Object data in JSON:
========================================

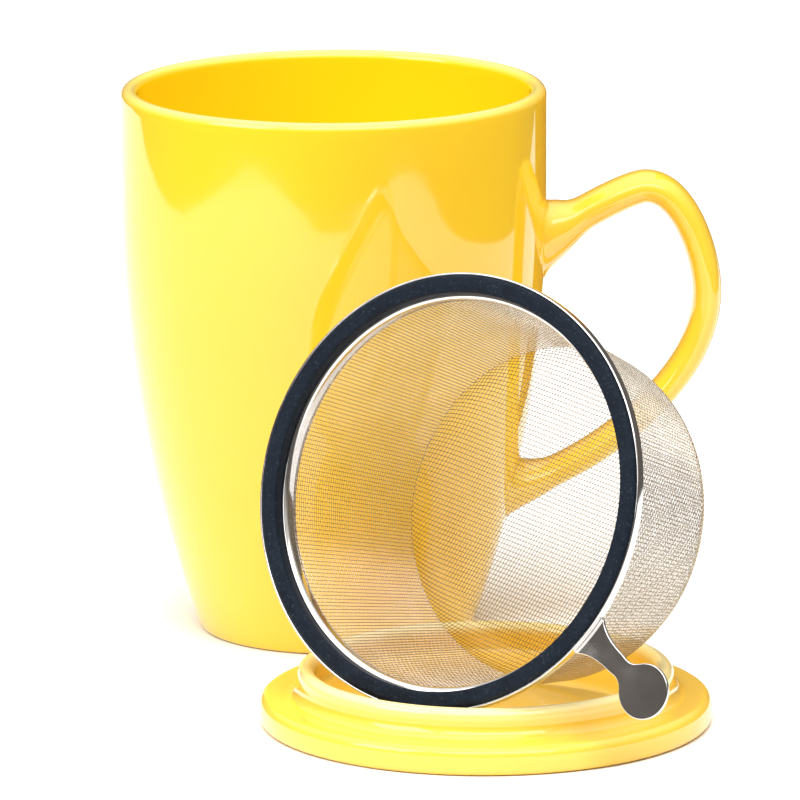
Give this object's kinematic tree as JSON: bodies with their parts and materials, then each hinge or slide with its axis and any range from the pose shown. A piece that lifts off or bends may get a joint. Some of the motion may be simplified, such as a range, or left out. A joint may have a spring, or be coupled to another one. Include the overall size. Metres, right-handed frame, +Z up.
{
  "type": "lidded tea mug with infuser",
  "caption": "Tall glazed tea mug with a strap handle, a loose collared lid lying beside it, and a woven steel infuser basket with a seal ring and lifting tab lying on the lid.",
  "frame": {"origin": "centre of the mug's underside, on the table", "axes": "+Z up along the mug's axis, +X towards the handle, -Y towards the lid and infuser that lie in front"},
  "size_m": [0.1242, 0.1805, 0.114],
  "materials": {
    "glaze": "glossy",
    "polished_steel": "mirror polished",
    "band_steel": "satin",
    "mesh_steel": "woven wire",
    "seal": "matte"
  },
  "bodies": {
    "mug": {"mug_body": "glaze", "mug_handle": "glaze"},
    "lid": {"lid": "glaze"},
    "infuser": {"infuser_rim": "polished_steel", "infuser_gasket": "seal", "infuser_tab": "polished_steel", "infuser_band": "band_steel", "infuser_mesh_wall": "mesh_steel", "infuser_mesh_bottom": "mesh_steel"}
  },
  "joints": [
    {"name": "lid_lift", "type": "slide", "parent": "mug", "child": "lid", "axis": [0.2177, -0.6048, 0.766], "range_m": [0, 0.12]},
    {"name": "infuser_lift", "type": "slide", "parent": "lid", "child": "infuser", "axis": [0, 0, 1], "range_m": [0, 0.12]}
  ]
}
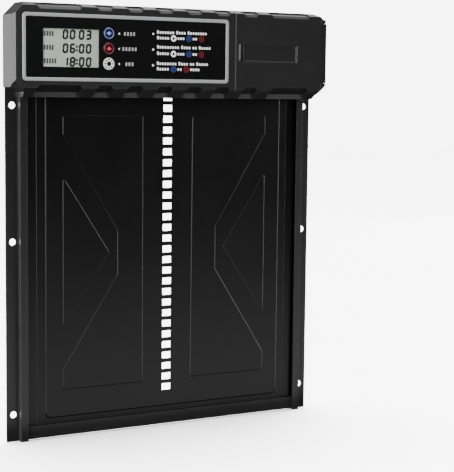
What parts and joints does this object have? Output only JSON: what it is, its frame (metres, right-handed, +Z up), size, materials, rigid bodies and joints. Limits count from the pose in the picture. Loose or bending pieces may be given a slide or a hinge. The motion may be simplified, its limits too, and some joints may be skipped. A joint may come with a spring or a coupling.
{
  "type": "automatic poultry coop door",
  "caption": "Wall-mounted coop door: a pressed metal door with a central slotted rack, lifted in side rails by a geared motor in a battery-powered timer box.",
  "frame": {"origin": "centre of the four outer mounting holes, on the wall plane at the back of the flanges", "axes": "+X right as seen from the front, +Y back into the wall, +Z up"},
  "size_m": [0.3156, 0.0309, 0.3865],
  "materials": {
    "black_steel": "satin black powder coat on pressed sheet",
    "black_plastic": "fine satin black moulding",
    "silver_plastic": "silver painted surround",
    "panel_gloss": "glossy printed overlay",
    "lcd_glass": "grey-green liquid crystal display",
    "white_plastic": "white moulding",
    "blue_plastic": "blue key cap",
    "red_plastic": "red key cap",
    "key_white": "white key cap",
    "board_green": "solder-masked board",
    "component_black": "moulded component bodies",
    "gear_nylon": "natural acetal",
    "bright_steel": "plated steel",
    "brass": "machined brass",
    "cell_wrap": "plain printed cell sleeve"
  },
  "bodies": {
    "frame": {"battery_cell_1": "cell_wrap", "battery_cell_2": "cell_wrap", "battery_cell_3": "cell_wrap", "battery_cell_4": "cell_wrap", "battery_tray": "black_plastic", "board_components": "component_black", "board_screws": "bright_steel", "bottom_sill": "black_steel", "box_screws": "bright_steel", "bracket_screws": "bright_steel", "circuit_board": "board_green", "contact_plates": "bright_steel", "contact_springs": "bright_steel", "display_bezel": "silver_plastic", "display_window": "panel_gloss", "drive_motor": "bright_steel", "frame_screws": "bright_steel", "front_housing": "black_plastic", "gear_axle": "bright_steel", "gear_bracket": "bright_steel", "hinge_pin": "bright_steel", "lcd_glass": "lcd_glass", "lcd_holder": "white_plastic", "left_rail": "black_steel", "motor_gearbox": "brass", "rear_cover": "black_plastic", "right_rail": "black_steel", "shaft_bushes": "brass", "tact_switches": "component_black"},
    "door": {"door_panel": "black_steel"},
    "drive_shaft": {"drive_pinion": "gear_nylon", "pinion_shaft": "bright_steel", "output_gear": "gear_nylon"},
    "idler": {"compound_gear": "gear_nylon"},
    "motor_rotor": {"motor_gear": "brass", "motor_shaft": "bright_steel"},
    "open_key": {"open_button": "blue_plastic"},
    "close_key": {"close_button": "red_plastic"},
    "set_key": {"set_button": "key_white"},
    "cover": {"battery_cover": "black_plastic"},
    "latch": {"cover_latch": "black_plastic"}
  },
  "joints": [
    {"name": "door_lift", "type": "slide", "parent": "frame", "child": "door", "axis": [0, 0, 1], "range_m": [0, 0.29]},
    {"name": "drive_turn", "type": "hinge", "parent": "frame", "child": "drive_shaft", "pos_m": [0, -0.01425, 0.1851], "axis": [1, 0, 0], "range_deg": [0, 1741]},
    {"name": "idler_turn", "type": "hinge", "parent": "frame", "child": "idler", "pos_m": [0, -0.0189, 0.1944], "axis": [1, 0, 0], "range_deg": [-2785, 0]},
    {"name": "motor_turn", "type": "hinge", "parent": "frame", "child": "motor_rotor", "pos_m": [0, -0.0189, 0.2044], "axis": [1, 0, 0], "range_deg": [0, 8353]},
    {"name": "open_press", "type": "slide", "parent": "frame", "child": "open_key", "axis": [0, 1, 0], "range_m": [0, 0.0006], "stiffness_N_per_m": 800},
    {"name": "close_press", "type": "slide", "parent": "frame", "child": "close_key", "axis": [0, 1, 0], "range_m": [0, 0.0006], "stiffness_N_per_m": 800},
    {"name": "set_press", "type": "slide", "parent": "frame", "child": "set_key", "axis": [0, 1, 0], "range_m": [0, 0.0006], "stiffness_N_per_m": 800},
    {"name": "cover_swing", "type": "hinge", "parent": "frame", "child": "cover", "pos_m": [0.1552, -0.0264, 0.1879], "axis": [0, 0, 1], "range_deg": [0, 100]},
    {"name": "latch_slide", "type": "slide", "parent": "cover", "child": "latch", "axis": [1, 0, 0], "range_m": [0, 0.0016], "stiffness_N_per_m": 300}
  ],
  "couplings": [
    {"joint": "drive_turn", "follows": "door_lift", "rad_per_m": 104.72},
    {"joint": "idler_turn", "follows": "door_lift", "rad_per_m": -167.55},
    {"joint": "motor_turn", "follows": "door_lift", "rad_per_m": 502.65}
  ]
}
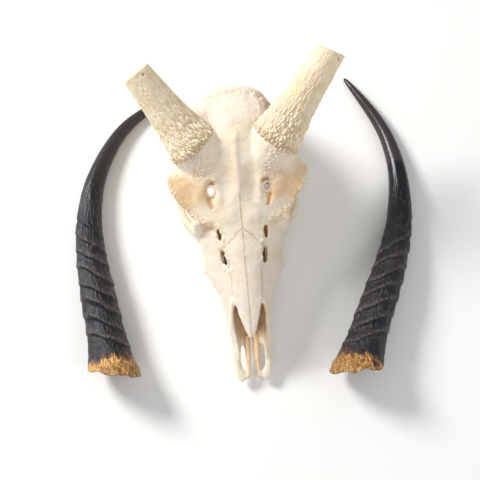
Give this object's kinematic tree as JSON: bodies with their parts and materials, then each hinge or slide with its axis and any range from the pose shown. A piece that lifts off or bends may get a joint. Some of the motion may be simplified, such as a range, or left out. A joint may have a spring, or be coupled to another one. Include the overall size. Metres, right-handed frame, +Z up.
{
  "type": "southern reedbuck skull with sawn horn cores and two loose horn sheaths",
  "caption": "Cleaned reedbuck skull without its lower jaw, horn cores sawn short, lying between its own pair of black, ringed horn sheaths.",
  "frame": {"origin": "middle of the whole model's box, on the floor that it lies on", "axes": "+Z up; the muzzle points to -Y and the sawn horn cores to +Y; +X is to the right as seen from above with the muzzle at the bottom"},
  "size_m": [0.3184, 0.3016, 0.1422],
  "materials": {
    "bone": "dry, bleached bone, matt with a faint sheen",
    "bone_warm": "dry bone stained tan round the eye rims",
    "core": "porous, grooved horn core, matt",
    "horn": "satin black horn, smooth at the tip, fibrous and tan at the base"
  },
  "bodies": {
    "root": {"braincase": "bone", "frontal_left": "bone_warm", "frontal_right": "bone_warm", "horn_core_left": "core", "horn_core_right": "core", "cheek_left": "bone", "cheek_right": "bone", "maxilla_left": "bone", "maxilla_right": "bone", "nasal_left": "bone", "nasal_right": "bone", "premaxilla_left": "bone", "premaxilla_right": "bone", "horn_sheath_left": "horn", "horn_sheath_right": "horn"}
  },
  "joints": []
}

========================================

Extract, word for word, each line of the listing above.

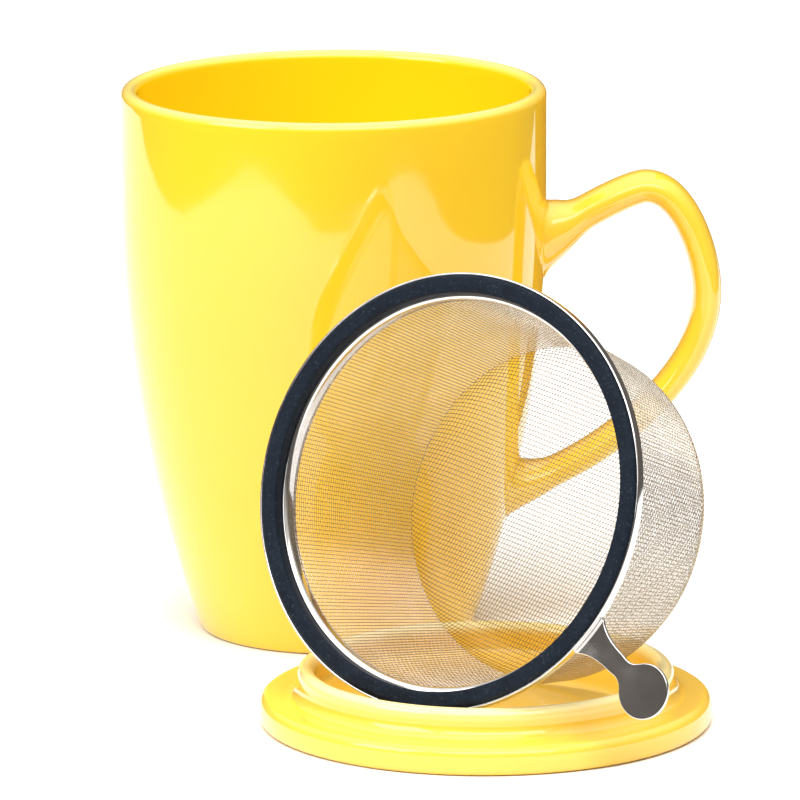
Give this object's kinematic tree as JSON: bodies with their parts and materials, then each hinge or slide with its axis and any range from the pose shown. A piece that lifts off or bends may get a joint. Some of the motion may be simplified, such as a range, or left out. A joint may have a spring, or be coupled to another one. Include the overall size. Metres, right-handed frame, +Z up.
{
  "type": "lidded tea mug with infuser",
  "caption": "Tall glazed tea mug with a strap handle, a loose collared lid lying beside it, and a woven steel infuser basket with a seal ring and lifting tab lying on the lid.",
  "frame": {"origin": "centre of the mug's underside, on the table", "axes": "+Z up along the mug's axis, +X towards the handle, -Y towards the lid and infuser that lie in front"},
  "size_m": [0.1242, 0.1805, 0.114],
  "materials": {
    "glaze": "glossy",
    "polished_steel": "mirror polished",
    "band_steel": "satin",
    "mesh_steel": "woven wire",
    "seal": "matte"
  },
  "bodies": {
    "mug": {"mug_body": "glaze", "mug_handle": "glaze"},
    "lid": {"lid": "glaze"},
    "infuser": {"infuser_rim": "polished_steel", "infuser_gasket": "seal", "infuser_tab": "polished_steel", "infuser_band": "band_steel", "infuser_mesh_wall": "mesh_steel", "infuser_mesh_bottom": "mesh_steel"}
  },
  "joints": [
    {"name": "lid_lift", "type": "slide", "parent": "mug", "child": "lid", "axis": [0.2177, -0.6048, 0.766], "range_m": [0, 0.12]},
    {"name": "infuser_lift", "type": "slide", "parent": "lid", "child": "infuser", "axis": [0, 0, 1], "range_m": [0, 0.12]}
  ]
}
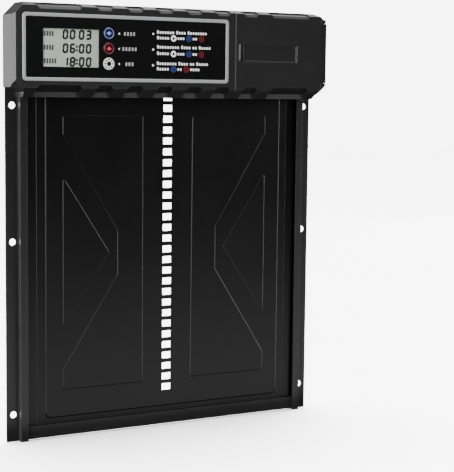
What parts and joints does this object have? Output only JSON: what it is, its frame (metres, right-handed, +Z up), size, materials, rigid bodies and joints. Limits count from the pose in the picture. Loose or bending pieces may be given a slide or a hinge. The motion may be simplified, its limits too, and some joints may be skipped. A joint may come with a spring or a coupling.
{
  "type": "automatic poultry coop door",
  "caption": "Wall-mounted coop door: a pressed metal door with a central slotted rack, lifted in side rails by a geared motor in a battery-powered timer box.",
  "frame": {"origin": "centre of the four outer mounting holes, on the wall plane at the back of the flanges", "axes": "+X right as seen from the front, +Y back into the wall, +Z up"},
  "size_m": [0.3156, 0.0309, 0.3865],
  "materials": {
    "black_steel": "satin black powder coat on pressed sheet",
    "black_plastic": "fine satin black moulding",
    "silver_plastic": "silver painted surround",
    "panel_gloss": "glossy printed overlay",
    "lcd_glass": "grey-green liquid crystal display",
    "white_plastic": "white moulding",
    "blue_plastic": "blue key cap",
    "red_plastic": "red key cap",
    "key_white": "white key cap",
    "board_green": "solder-masked board",
    "component_black": "moulded component bodies",
    "gear_nylon": "natural acetal",
    "bright_steel": "plated steel",
    "brass": "machined brass",
    "cell_wrap": "plain printed cell sleeve"
  },
  "bodies": {
    "frame": {"battery_cell_1": "cell_wrap", "battery_cell_2": "cell_wrap", "battery_cell_3": "cell_wrap", "battery_cell_4": "cell_wrap", "battery_tray": "black_plastic", "board_components": "component_black", "board_screws": "bright_steel", "bottom_sill": "black_steel", "box_screws": "bright_steel", "bracket_screws": "bright_steel", "circuit_board": "board_green", "contact_plates": "bright_steel", "contact_springs": "bright_steel", "display_bezel": "silver_plastic", "display_window": "panel_gloss", "drive_motor": "bright_steel", "frame_screws": "bright_steel", "front_housing": "black_plastic", "gear_axle": "bright_steel", "gear_bracket": "bright_steel", "hinge_pin": "bright_steel", "lcd_glass": "lcd_glass", "lcd_holder": "white_plastic", "left_rail": "black_steel", "motor_gearbox": "brass", "rear_cover": "black_plastic", "right_rail": "black_steel", "shaft_bushes": "brass", "tact_switches": "component_black"},
    "door": {"door_panel": "black_steel"},
    "drive_shaft": {"drive_pinion": "gear_nylon", "pinion_shaft": "bright_steel", "output_gear": "gear_nylon"},
    "idler": {"compound_gear": "gear_nylon"},
    "motor_rotor": {"motor_gear": "brass", "motor_shaft": "bright_steel"},
    "open_key": {"open_button": "blue_plastic"},
    "close_key": {"close_button": "red_plastic"},
    "set_key": {"set_button": "key_white"},
    "cover": {"battery_cover": "black_plastic"},
    "latch": {"cover_latch": "black_plastic"}
  },
  "joints": [
    {"name": "door_lift", "type": "slide", "parent": "frame", "child": "door", "axis": [0, 0, 1], "range_m": [0, 0.29]},
    {"name": "drive_turn", "type": "hinge", "parent": "frame", "child": "drive_shaft", "pos_m": [0, -0.01425, 0.1851], "axis": [1, 0, 0], "range_deg": [0, 1741]},
    {"name": "idler_turn", "type": "hinge", "parent": "frame", "child": "idler", "pos_m": [0, -0.0189, 0.1944], "axis": [1, 0, 0], "range_deg": [-2785, 0]},
    {"name": "motor_turn", "type": "hinge", "parent": "frame", "child": "motor_rotor", "pos_m": [0, -0.0189, 0.2044], "axis": [1, 0, 0], "range_deg": [0, 8353]},
    {"name": "open_press", "type": "slide", "parent": "frame", "child": "open_key", "axis": [0, 1, 0], "range_m": [0, 0.0006], "stiffness_N_per_m": 800},
    {"name": "close_press", "type": "slide", "parent": "frame", "child": "close_key", "axis": [0, 1, 0], "range_m": [0, 0.0006], "stiffness_N_per_m": 800},
    {"name": "set_press", "type": "slide", "parent": "frame", "child": "set_key", "axis": [0, 1, 0], "range_m": [0, 0.0006], "stiffness_N_per_m": 800},
    {"name": "cover_swing", "type": "hinge", "parent": "frame", "child": "cover", "pos_m": [0.1552, -0.0264, 0.1879], "axis": [0, 0, 1], "range_deg": [0, 100]},
    {"name": "latch_slide", "type": "slide", "parent": "cover", "child": "latch", "axis": [1, 0, 0], "range_m": [0, 0.0016], "stiffness_N_per_m": 300}
  ],
  "couplings": [
    {"joint": "drive_turn", "follows": "door_lift", "rad_per_m": 104.72},
    {"joint": "idler_turn", "follows": "door_lift", "rad_per_m": -167.55},
    {"joint": "motor_turn", "follows": "door_lift", "rad_per_m": 502.65}
  ]
}
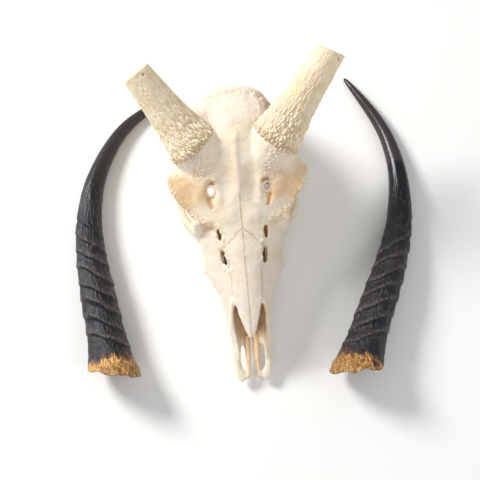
Give this object's kinematic tree as JSON: bodies with their parts and materials, then each hinge or slide with its axis and any range from the pose shown. A piece that lifts off or bends may get a joint. Some of the motion may be simplified, such as a range, or left out. A joint may have a spring, or be coupled to another one. Include the overall size. Metres, right-handed frame, +Z up.
{
  "type": "southern reedbuck skull with sawn horn cores and two loose horn sheaths",
  "caption": "Cleaned reedbuck skull without its lower jaw, horn cores sawn short, lying between its own pair of black, ringed horn sheaths.",
  "frame": {"origin": "middle of the whole model's box, on the floor that it lies on", "axes": "+Z up; the muzzle points to -Y and the sawn horn cores to +Y; +X is to the right as seen from above with the muzzle at the bottom"},
  "size_m": [0.3184, 0.3016, 0.1422],
  "materials": {
    "bone": "dry, bleached bone, matt with a faint sheen",
    "bone_warm": "dry bone stained tan round the eye rims",
    "core": "porous, grooved horn core, matt",
    "horn": "satin black horn, smooth at the tip, fibrous and tan at the base"
  },
  "bodies": {
    "root": {"braincase": "bone", "frontal_left": "bone_warm", "frontal_right": "bone_warm", "horn_core_left": "core", "horn_core_right": "core", "cheek_left": "bone", "cheek_right": "bone", "maxilla_left": "bone", "maxilla_right": "bone", "nasal_left": "bone", "nasal_right": "bone", "premaxilla_left": "bone", "premaxilla_right": "bone", "horn_sheath_left": "horn", "horn_sheath_right": "horn"}
  },
  "joints": []
}